WHAT IS EXPECTED: Take each line containing "that" and report it exactly as written.
· · · · · · ·
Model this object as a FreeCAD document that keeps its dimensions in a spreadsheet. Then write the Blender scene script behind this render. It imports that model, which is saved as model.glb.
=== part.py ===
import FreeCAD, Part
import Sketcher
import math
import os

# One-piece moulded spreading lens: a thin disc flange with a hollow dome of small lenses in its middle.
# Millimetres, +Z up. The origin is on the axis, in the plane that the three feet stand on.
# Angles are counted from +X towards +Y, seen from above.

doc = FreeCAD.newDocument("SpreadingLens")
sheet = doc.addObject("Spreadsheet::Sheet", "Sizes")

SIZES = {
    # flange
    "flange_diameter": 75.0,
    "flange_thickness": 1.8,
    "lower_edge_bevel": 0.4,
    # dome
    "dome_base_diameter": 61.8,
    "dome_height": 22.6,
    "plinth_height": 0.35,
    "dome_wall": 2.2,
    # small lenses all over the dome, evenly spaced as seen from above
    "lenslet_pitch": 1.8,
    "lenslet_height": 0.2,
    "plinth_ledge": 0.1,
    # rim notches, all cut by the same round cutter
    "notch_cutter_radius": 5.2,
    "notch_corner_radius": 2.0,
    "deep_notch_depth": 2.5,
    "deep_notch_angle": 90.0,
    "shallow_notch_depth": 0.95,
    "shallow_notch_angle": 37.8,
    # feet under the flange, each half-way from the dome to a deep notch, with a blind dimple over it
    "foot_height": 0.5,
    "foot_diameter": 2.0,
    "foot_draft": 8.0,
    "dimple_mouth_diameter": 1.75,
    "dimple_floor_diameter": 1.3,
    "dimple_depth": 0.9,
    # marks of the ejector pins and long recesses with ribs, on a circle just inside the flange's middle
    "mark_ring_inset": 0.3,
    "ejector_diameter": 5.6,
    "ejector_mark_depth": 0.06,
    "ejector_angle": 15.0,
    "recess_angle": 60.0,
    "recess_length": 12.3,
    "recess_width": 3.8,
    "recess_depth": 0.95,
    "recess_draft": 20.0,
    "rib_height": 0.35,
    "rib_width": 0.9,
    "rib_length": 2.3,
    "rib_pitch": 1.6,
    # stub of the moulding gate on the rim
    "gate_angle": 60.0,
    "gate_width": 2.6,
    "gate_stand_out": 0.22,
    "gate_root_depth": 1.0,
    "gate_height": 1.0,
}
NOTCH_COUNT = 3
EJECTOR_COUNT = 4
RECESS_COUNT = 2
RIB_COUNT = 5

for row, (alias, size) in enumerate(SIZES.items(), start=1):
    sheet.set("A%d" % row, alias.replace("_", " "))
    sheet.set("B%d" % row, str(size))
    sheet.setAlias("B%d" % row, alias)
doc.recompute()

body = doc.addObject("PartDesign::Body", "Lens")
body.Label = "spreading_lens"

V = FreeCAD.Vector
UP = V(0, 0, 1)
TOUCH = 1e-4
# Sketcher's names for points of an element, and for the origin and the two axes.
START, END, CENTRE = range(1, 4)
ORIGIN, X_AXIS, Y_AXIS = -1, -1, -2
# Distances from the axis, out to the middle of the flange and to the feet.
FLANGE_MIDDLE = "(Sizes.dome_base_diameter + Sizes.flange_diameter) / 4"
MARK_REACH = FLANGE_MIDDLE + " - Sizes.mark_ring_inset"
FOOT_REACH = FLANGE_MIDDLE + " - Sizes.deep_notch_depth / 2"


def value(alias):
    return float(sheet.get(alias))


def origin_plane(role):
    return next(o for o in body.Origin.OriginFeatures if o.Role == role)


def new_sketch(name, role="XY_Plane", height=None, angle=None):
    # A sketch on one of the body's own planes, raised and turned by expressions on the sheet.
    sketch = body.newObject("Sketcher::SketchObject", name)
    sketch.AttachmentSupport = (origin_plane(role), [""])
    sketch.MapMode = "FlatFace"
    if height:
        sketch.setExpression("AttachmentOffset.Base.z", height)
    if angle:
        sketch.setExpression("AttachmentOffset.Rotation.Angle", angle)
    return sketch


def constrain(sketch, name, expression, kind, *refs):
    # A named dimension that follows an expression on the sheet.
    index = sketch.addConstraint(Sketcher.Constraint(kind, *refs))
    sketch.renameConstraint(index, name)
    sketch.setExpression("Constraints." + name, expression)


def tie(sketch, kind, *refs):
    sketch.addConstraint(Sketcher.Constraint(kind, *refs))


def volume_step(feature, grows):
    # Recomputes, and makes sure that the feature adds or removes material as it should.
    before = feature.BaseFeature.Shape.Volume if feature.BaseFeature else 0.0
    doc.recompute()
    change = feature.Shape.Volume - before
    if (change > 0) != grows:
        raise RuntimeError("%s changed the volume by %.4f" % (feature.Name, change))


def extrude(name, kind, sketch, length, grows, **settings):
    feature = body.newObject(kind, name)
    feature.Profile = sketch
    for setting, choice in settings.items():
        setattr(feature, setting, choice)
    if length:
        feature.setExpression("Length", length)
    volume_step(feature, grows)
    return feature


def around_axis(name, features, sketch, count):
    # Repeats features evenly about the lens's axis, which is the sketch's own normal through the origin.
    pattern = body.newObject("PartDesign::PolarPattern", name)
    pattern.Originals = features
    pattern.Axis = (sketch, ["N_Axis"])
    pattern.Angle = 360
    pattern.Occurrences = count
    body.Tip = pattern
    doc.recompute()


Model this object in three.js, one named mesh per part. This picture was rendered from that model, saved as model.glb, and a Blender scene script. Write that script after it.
· · · · · · ·
TASK RESULT:
Model this object as a FreeCAD document that keeps its dimensions in a spreadsheet. Then write the Blender scene script behind this render. It imports that model, which is saved as model.glb.
# Millimetres, +Z up. The origin is on the axis, in the plane that the three feet stand on.
    # A named dimension that follows an expression on the sheet.
    # Recomputes, and makes sure that the feature adds or removes material as it should.
Model this object in three.js, one named mesh per part. This picture was rendered from that model, saved as model.glb, and a Blender scene script. Write that script after it.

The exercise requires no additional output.